パレスチナ解放機構の議長に、アラファト氏が留まっている頃に、オスロ合意が成立し、その後、パレスチナ・イスラエル和平最終合意に向けた交渉が、イスラエルとパレスチナとの間で行われていた。その時のパレスチナ側の代表者が、現在パレスチナ自治政府のマハムード・アッバース氏だった。
彼はイスラエル側との交渉で、最終的な和平の試案を作っている。それがベイリン・アブーマーゼン(マハムード・アッバース)合意だ。
つまり、マハムード・アッバース議長は以前から、イスラエル政府側と相当入り組んだ関係に、あったということだ。その理由の一つは、彼がイスラム教徒ではない、バハイ教徒だということにあるのかもしれない。そのことは、エルサレムの重要性を低下させるからだ。
マハムード・アッバース議長については、幾つもの(?)マークがついているが、最近になって、とんでもない情報が飛び出してきた。それは、マハムード・アッバース議長がアラファト議長の暗殺に、関与していたというものだ。
この情報を暴露した人物は、アラファト時代ナンバー2のポジションに就いていた、ファルーク・カドウミ氏だ。彼はオスロ合意後もパレスチナの地には戻らず、チュニジアやシリアに居住し、マハムード・アッバース議長体制になってからは、辛口の批判を続けている。
ファルーク・カドウミ氏はアラファト議長の死を、イスラエルとパレスチナの罠によるものだったと主張している。その時の秘密文書が残っており、アラファト議長にもその書類が送られ、身の危険を知らせていたということだ。しかし、アラファト議長はパレスチナに留まり、この陰謀と戦うと言い張り、結果的にパリの病院に向かうまで、西岸から離れることは無かった。
このアラファト議長暗殺の秘密会議には、イスラエル、パレスチナのほかに、アメリカの情報機関員が出席したということだ。パレスチナ側からはマハムード・アッバース議長の他に、ガザ地区の治安責任者であったムハンマド・ダハラーンも、出席していたということだ。この人物については、アメリカの情報機関やイスラエル政府と、深い関係にあるという情報が何度も流されている。
もう一つの情報は、マハムード・アッバース議長はパレスチナの半分しか代表しておらず、彼にはイスラエルと交渉する資格は無いというものだ。
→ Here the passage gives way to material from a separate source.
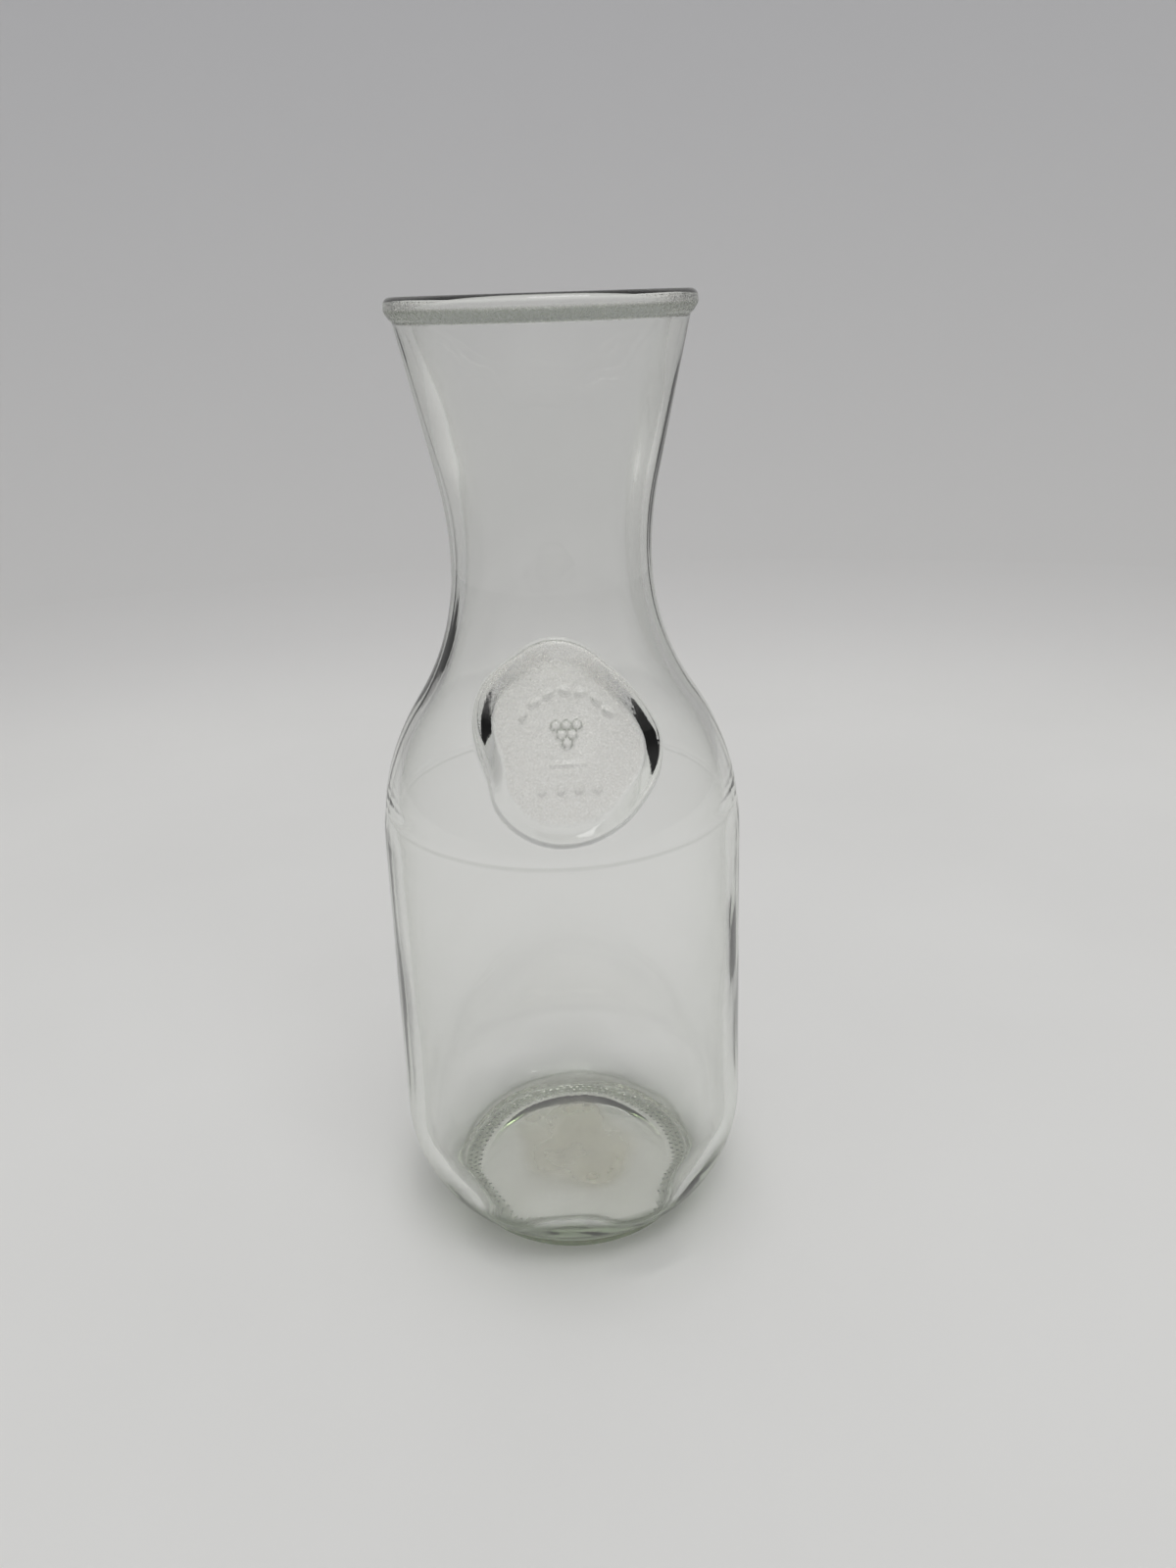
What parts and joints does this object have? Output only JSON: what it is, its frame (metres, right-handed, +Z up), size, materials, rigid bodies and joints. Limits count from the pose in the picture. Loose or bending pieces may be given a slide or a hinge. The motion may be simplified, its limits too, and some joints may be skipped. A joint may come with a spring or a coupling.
{
  "type": "glass wine carafe",
  "caption": "Clear glass carafe with a flared collared mouth, hourglass neck, raised shoulder seal and thick footed base; holds and pours drinks.",
  "frame": {"origin": "centre of the bearing ring, on the plane the carafe stands on", "axes": "+Z up along the carafe's axis, towards the mouth; -Y towards the front, where the raised seal is; +X to the right of a viewer who faces the seal"},
  "size_m": [0.1008, 0.1008, 0.257],
  "materials": {
    "clear_glass": "clear pressed soda-lime glass with a faint grey-green tint, smooth and glossy, frosted in places on the seal"
  },
  "bodies": {
    "root": {"glass_body": "clear_glass"}
  },
  "joints": []
}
イスラエルのリーバーマン外相が主張するところでは、「パレスチナとイスラエルとの交渉は、パレスチナ自治政府がパレスチナ人全体を代表しているという前提だが、現在のパレスチナ自治政府とマハムード・アッバース議長は、西岸しか代表していいな。」ということだ。
マハムード・アッバース議長にとっては、いずれも極めて不愉快な情報、ということではないか。